Fantasy novel by Larry Niven and Jerry Pournelle

The Burning City is a fantasy novel of social and political allegory by American writers Larry Niven and Jerry Pournelle. It is set in an analogue of Southern California in an imaginary past shortly after the sinking of Atlantis about 14,000 years ago in the twilight of a civilization then struggling and now vanished for lack of a crucial natural, and essentially non-renewable resource upon which almost all of its economy and technology depended. The vanishing resource is not oil but mana, something vital to the technology of magic and the metabolism of the supernatural. As mana becomes scarce gods sleep and finally die, unicorns get smaller and finally turn into hornless ponies, and magic becomes less and less effective and finally vanishes.

The book was published in 2000, and was followed by a sequel, Burning Tower in 2005. It is part of the same timeline as The Magic Goes Away.

==Plot summary==

The first and last parts of the novel are set in Tep's Town, on the site of modern Los Angeles. The town consists of three classes: the Lords, the ruling class, who live in a separate area of the town; the kinless, essentially a slave class forbidden to carry weapons, descendants of a people conquered by the allied ancestors of the Lords and the Lordkin; and the Lordkin, proud, uneducated, undisciplined and indolent knife fighters organised into street gangs, who live by "gathering" whatever they wish from the kinless.
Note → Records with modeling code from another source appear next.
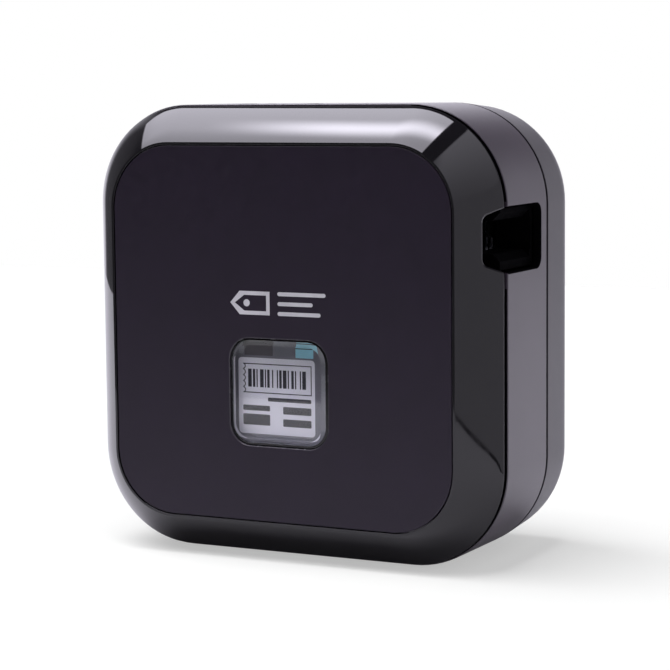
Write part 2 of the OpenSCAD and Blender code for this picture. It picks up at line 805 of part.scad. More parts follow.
module label_tape() {
    x = label_pos[0] - label_roll_r - 0.15;
    color("#f2f1ec") along_y(tape_y0, tape_y1) band(concat([[x, label_pos[1]]],
        arc([x + 3.05, tape_z - 3.05], 3.05, 180, 90, 6), [[fixed_x - 0.05, tape_z]]), tape_t);
}

module ink_ribbon() {
    z = tape_z - 0.13;
    color("#17171a") along_y(tape_y0, tape_y1) band([[ribbon_pos[0], ribbon_pos[1] + ribbon_r + 0.1],
        [5, z], [30.5, z], [30.9, z - 0.4], [30.9, 79.4], [take_pos[0] + take_up_r + 0.2, take_pos[1]]], 0.06);
}

mid_frame();
back_cover();
rubber_feet();
case_screws();
hinge_pin();
lid_shell();
face_panel();
window_gasket();
window_lens();
lid_liner();
power_button();
feed_button();
button_board();
tact_switches();
light_pipe();
main_board();
board_chips();
board_connectors();
radio_module();
usb_socket();
battery_cells();
battery_holder();
chassis_plate();
cassette_posts();
cassette_switch();
print_head();
head_heatsink();
head_flat_cable();
platen_holder();
holder_pivot();
holder_spring();
platen_roller();
nip_roller();
feed_motor();
motor_pinion();
idler_gear();
idler_axle();
drive_gear();
take_up_gear();
gearbox_plate();
cutter_bracket();
fixed_blade();
moving_blade();
cutter_pivot();
cutter_motor();
cutter_pinion();
exit_throat();
cassette_front_shell();
cassette_back_shell();
cassette_label();
label_tape_roll();
film_roll();
ribbon_supply_spool();
ribbon_take_up_spool();
cassette_feed_roller();
label_tape();
ink_ribbon();
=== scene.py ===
"""Looks of the label maker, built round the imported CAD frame. Metres, +X right, -Y front, +Z up."""

import json
import math

import bpy
import bmesh
from mathutils import Matrix, Vector


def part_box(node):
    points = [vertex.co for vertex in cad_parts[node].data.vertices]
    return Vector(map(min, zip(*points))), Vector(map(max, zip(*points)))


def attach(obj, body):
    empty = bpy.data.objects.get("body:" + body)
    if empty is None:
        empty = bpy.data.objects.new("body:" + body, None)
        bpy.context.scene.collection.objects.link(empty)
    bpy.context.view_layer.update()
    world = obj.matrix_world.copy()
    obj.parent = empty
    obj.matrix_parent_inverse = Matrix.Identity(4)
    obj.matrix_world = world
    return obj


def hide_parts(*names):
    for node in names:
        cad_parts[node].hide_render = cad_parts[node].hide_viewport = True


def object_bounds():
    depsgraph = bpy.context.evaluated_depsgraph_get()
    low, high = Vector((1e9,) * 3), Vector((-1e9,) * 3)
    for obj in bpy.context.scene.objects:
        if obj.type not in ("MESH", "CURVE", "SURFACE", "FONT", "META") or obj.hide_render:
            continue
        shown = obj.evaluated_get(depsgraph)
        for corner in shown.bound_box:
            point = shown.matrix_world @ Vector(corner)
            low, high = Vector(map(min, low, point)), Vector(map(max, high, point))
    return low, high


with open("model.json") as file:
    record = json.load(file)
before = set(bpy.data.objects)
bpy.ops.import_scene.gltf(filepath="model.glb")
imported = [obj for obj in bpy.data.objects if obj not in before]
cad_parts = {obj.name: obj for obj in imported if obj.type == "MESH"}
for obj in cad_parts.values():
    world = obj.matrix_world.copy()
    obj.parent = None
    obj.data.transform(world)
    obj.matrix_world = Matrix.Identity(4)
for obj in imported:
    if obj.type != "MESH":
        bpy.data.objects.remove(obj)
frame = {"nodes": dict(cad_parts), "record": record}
cad_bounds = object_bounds()

MM = 0.001


def middle(box, axis):
    """The middle of a box along one axis."""
    return (box[0][axis] + box[1][axis]) / 2


def span(box, axis):
    """The length of a box along one axis."""
    return box[1][axis] - box[0][axis]


# ---- measures of the case, most of them from the frame ----

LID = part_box("lid_shell")
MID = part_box("mid_frame")
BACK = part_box("back_cover")
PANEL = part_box("face_panel")
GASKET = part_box("window_gasket")
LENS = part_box("window_lens")
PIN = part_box("hinge_pin")
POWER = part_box("power_button")
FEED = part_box("feed_button")
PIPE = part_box("light_pipe")
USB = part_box("usb_socket")

CASE_W = span(MID, 0)
CASE_H = span(MID, 2)
CASE_Z = middle(MID, 2)
CORNER_R = 28.4 * MM
LEAST_R = 1.0 * MM
WALL = 2.2 * MM

# Depths, from the front to the back. The panel lies lower by the thickness of its printed mark.
FACE_Y = LID[0][1]
MARK_THICK = 0.04 * MM
PANEL_Y = FACE_Y + MARK_THICK
PANEL_REAR = PANEL[1][1]
LID_REAR = LID[1][1]
MID_FRONT = MID[0][1]
MID_REAR = MID[1][1]
COVER_FRONT = MID_REAR + 1.1 * MM
BACK_Y = BACK[1][1]

# The lid: the face is drawn in from the case outline, and the shoulder between them is crowned.
FACE_INSET = 10.35 * MM
FACE_R = 18.9 * MM
SHOULDER_BULGE = 0.4 * MM
BULGE_OUT, BULGE_FORWARD = 0.74, 0.67
EDGE_R = 0.3 * MM

WINDOW_X = middle(GASKET, 0)
WINDOW_Z = middle(GASKET, 2)
WINDOW_W = span(GASKET, 0)
WINDOW_H = span(GASKET, 2)
WINDOW_R = 6.4 * MM
LENS_SHIFT = (-0.16 * MM, 0.14 * MM)

HINGE_X = middle(PIN, 0)
HINGE_Y = middle(PIN, 1)
HINGE_ROUND = 2.5 * MM
HINGE_SLOTS = (38 * MM, 88 * MM)
KNUCKLE_H = 9 * MM

# The tape exit: a cut in the mid frame, and a notch in the lid that narrows forward.
EXIT_Z = 91.5 * MM
EXIT_H = 17.8 * MM
EXIT_R = 3 * MM
EXIT_REACH = 23.65 * MM
NOTCH_HALF = 8.9 * MM
NOTCH_REACH = 6.85 * MM
NOTCH_R = 2.2 * MM
NOTCH_TAPER = 1.9 * MM
NOTCH_TURN = 68
FLARE_ANGLES = [math.radians(degrees) for degrees in (0, 25, 50, 75, 90)]

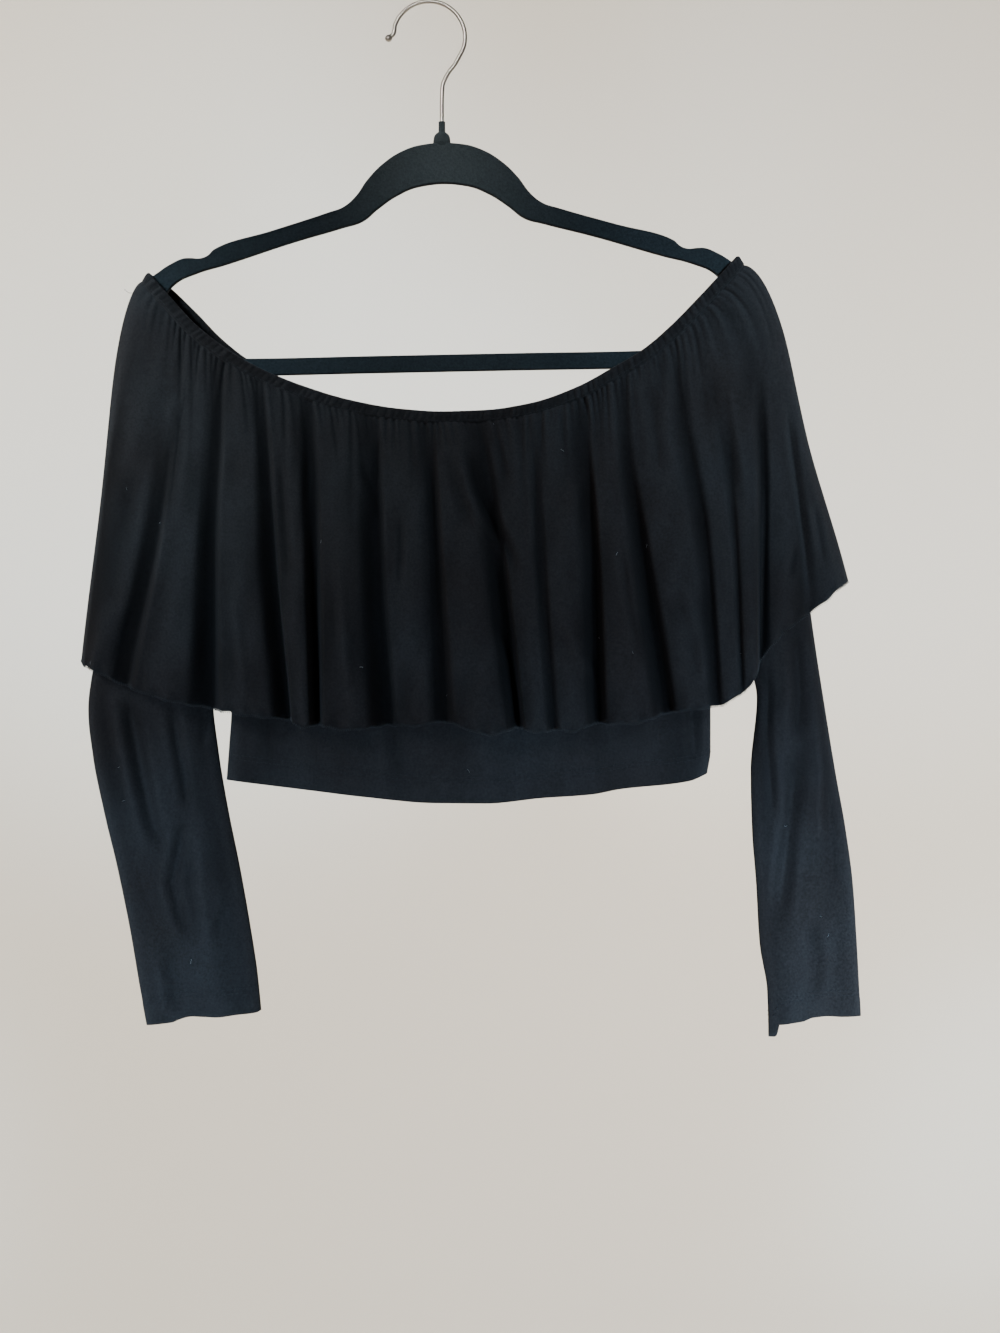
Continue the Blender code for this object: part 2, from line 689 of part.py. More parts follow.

The Lords supervise the kinless and placate the Lordkin. The kinless are unarmed and untrained in the use of weapons, and cannot resist the Lordkin. Some leave the town, but the surrounding vegetation is malevolent. The town is the base of a fire god, Yangin-Atep, who possesses the Lordkin every few years to burn the town down and rape any kinless woman they can catch.

The main character, Whandall, is an 11-year-old Lordkin boy severely beaten unto scarring and broken bones by Lordsmen (police) for associating with a Lord girl and illegally entering the segregated Lord's Hills. As an adult he becomes a product of his culture — a thief, a rapist, and a murderer, but, strangely, not without regret, not without honor, and not without the reader's sympathy. He teams up with an ex-Atlantis wizard and some kinless and they escape from the city. Beyond the city they find traders and Whandall founds a successful trading empire. Eventually, he returns to the city to establish a trade route there, and defeats Yangin-Atep.
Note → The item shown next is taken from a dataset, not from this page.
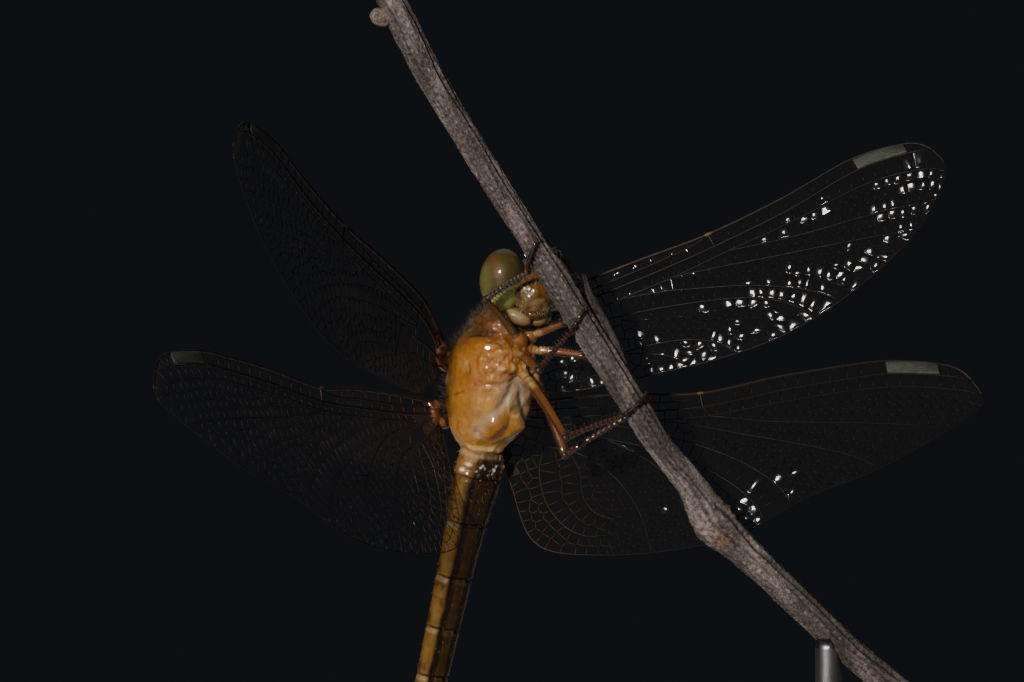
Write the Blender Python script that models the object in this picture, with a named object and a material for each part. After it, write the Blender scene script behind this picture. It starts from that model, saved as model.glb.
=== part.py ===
"""Keeled skimmer dragonfly clinging under a twig, life size, on a small display stand.

Sizes are in millimetres in the tables and are turned into metres when meshes are made.
The stand's underside lies on z = 0 with its centre at the world origin.
"""
import math

import bmesh
import bpy
import numpy as np
from mathutils import Euler, Matrix, Vector

MM = 0.001

# ---- overall pose ----------------------------------------------------------
THORAX_CENTRE = (-7.0, 0.0, 40.0)
THORAX_TURN = (-17.0, -77.0, -40.5)    # roll, pitch, yaw: the body hangs nearly upright
HEAD_CENTRE = (6.9, 0.6, -1.25)        # in thorax axes: forward, left, up
HEAD_TURN = (-89.7, 80.7, -95.6)       # the crown stays up while the body hangs

# ---- thorax and prothorax: forward, top, bottom, half width -------------------
FLANK_FULLNESS = 0.06                  # extra breadth between the sides and the back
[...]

In the epilogue the authors add further information to the timeline of the described reality: long after the described events, the savage people who became the "so-called Native Americans" appear on the stage and wipe out the existing civilization, including horses (and presumably cats and wheels) in their conquest of the Americas.

==Allegory==
According to the afterword published with the book, Larry Niven originally developed the story in order to channel his feelings of frustration relating to the 1992 Los Angeles riots.
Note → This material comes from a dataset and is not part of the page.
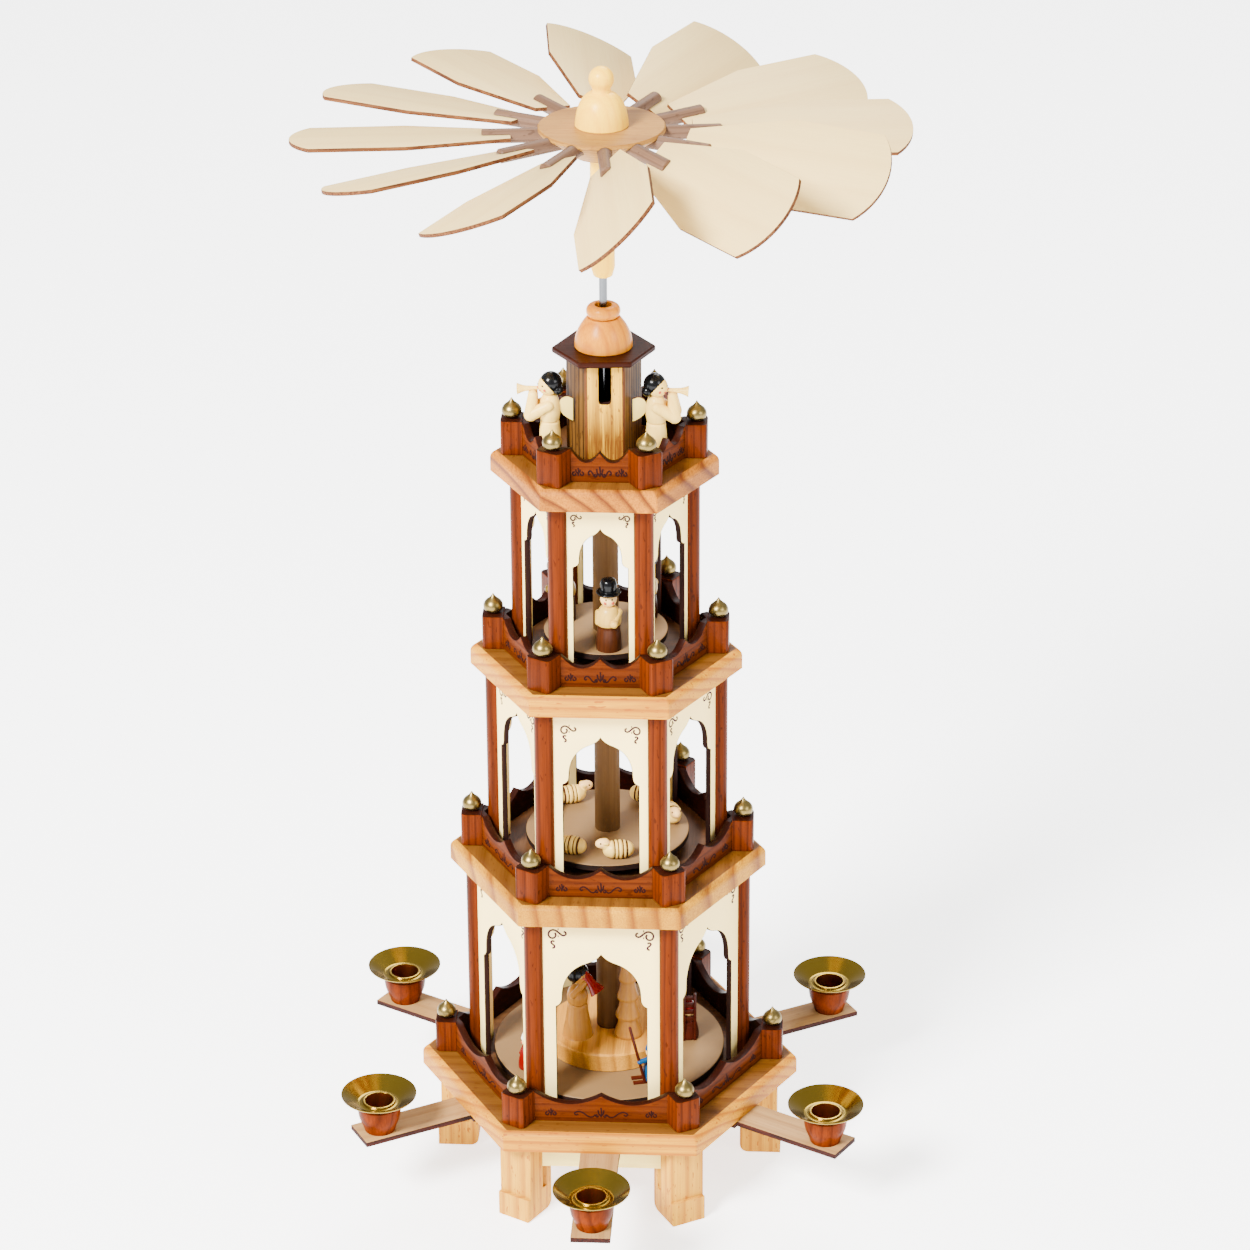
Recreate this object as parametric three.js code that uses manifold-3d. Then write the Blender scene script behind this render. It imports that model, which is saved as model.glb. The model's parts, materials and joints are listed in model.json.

In keeping with the spirit of the allegory Niven and Pournelle drop into the text several anagrams and other oblique references that bring to mind modern people, places and events. Some examples:

- Jispomnos, anagram for O. J. Simpson: A legendary (in the story) Lordkin who married a kinless woman and adopted kinless ways. His story was made into an opera that is referenced several times in the book. As the story goes, Jispomnos killed his wife and her lover for her infidelity. On trial before a Lordkin jury Jispomnos claimed he was still a Lordkin and thus had the right to kill his cheating woman. He was, of course, acquitted. Here the authors imply their personal opinions on the O. J. Simpson affair, when they do not have Jispomnos even pretend to be innocent of the killing.
- Arshur the Magnificent, oblique reference to Rodney King: Arshur is clearly meant to sound like "Arthur", as in King Arthur so that as events unfold the reader would link King to Arshur. Arshur is a lawless bear of a man from outside the Tep's Town (a looker) who is adopted as an honorary Lordkin. In one incident Arshur is beaten severely with sticks by kinless peacekeepers when he refuses to just lie still. Lordkin anger over this "unjust beating" leads to another Burning.
- Tras Preetor, anagram for Star Reporter: A looker, an outsider who has come to Tep's Town hoping to see the Burning. Tras makes his living by telling stories and trading information, so he sees the Burning as source of exciting stories that will make him rich. The authors present Tras as a "well-intentioned fool" who nearly gets young Whandall (and himself) killed with a hare-brained scheme to curry favor with the Lords. The authors' treatment of Tras is somewhat nuanced, but they make their negative opinion of such 'lookers' fairly obvious by the end.
- Duddigract and Coscartin, anagrams for "drug addict" and "narcotics": Two minor characters, both Lordkin, who are used by the authors to make cautionary points about drug abuse; respectively, a user who dies of an overdose and a dealer who is killed for his drugs.
- Vedasiras Range, nearly an anagram for Sierra Nevada: Not long after Whandall joins up with the trader caravan, he glimpses the beast-god Behemoth in these huge mountains to the east.
- Mount Carlem, transparent anagram for Mount Carmel, near Carmel-by-the-Sea, California: A mountain near the sea north of Tep's Town. The Atlantian wizard is trapped there in the post-exodus part of the novel. The authors also add a "Carlem Marcel", the remains of a town on the bay near the mountain, drowned when the sinking of Atlantis caused world sea levels to rise.
- Others: Many other names are anagrams as well: Pothefit / top thief, Resalet / stealer, Dargramnet / grandmater, Seshmarl / harmless, Wulltid / dullwit, Tarnisos / arsonist. Forigaft is an anagram for graffito. And the name of the Toronexti betrays their main profession, which is extortion.